Question

When 52gm of a liquid in a vessel is heated from ${0^\circ }C$ to ${100^\circ }C$ , $2gm$ of liquid is expelled. If $104gm$ of liquid is taken in a vessel made of same material, the mass of the liquid expelled on heating from ${0^\circ }C$ to${100^\circ }C$ :
A) $4gm$
B) $2gm$
C) $8gm$
D) $1gm$

Answer 1

Hint: We can solve this question in two steps first be take when 52gm liquid get heated then due to expansion in liquid $2gm$ of liquid expelled from here we calculate coefficient of thermal expansion of liquid with respect to container
And in second step we take when $104gm$ liquid get heated
Coefficient of thermal expansion remains the same in both because the container is made of the same material and the liquid is also the same.

Complete step by step solution:
When heat given to liquid then liquid as well as container both will expand how much the liquid expand with respect to container that much the liquid expelled out from container
Mass expelled of liquid = expansion in liquid with respect to container
$ \Rightarrow \Delta m = m{\gamma _{lc}}\left( {\Delta T} \right)$
Here${\gamma _{lc}}$ is the coefficient of thermal expansion of liquid with respect to container
$\Delta m$ Is the mass expelled of liquid
$\Delta T$ Is the temperature difference
So we can find the coefficient of thermal expansion of liquid with respect to container
$ \Rightarrow {\gamma _{lc}} = \dfrac{{\Delta m}}{{m\left( {\Delta T} \right)}}$
Putting the value $\Delta m = 2gm$ $m = 52gm$ and $\Delta T = {\left( {100 - 0} \right)^\circ }C$
$ \Rightarrow {\gamma _{lc}} = \dfrac{2}{{52\left( {100 - 0} \right)}}$
$ \Rightarrow {\gamma _{lc}} = \dfrac{2}{{52 \times 100}}$ ............. (1)
Step 2
Now in the second time we want to find a mass of liquid expelled when initially taking $104gm$ liquid.
From above formula coefficient of thermal expansion of liquid with respect to container
$ \Rightarrow {\gamma _{lc}} = \dfrac{{\Delta m}}{{m\left( {\Delta T} \right)}}$
Put given value $m = 104gm$ and $\Delta T = {\left( {100 - 0} \right)^\circ }C$
$ \Rightarrow {\gamma _{lc}} = \dfrac{{\Delta m}}{{104\left( {100} \right)}}$ ................... (2)
Because we neither change the liquid nor material of container so coefficient of thermal expansion of liquid with respect to container is same for both cases
So (1) = (2)
$ \Rightarrow \dfrac{2}{{52\left( {100} \right)}} = \dfrac{{\Delta m}}{{104\left( {100} \right)}}$
Solving this we can find $\Delta m$ mass of liquid expelled
$ \Rightarrow \Delta m = \dfrac{{2 \times 104}}{{52}}$
$ \Rightarrow \Delta m = \dfrac{{208}}{{52}}$
$\therefore \Delta m = 4gm$
Hence in the second case mass of the liquid expelled is $8gm$.
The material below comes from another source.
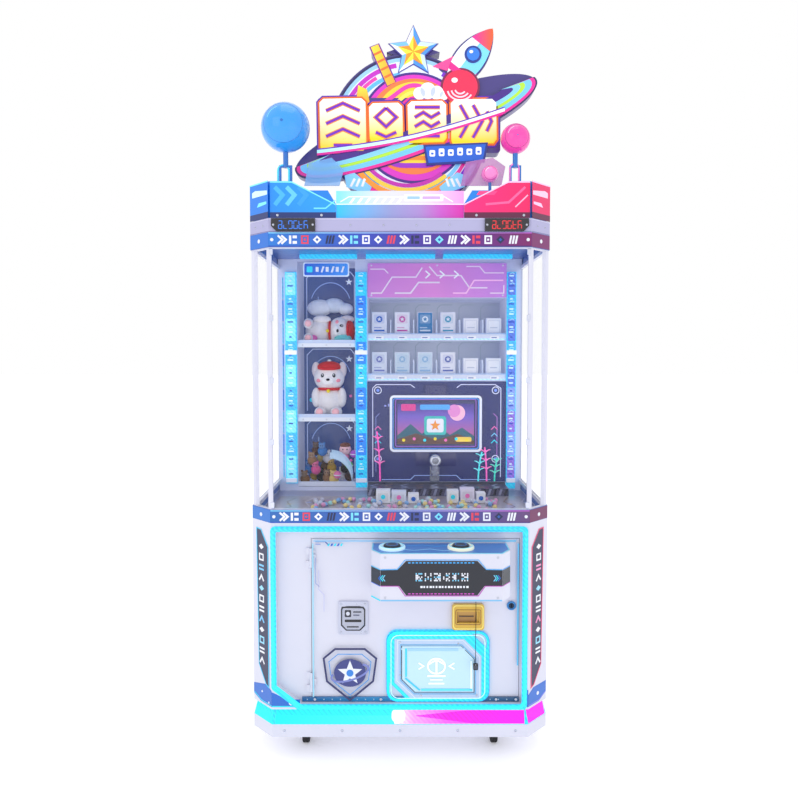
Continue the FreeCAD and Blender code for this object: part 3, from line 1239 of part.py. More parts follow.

Hence option (C) is correct.

Note: Coefficient of thermal expansion of liquid with respect to container can be explain as the difference between coefficient of thermal expansion of liquid and coefficient of thermal expansion of container
$ \Rightarrow {\gamma _{lc}} = {\gamma _l} - {\gamma _c}$
Where ${\gamma _l}$ is the coefficient of thermal expansion of container material,
${\gamma _l}$ Is the coefficient of thermal expansion of liquid.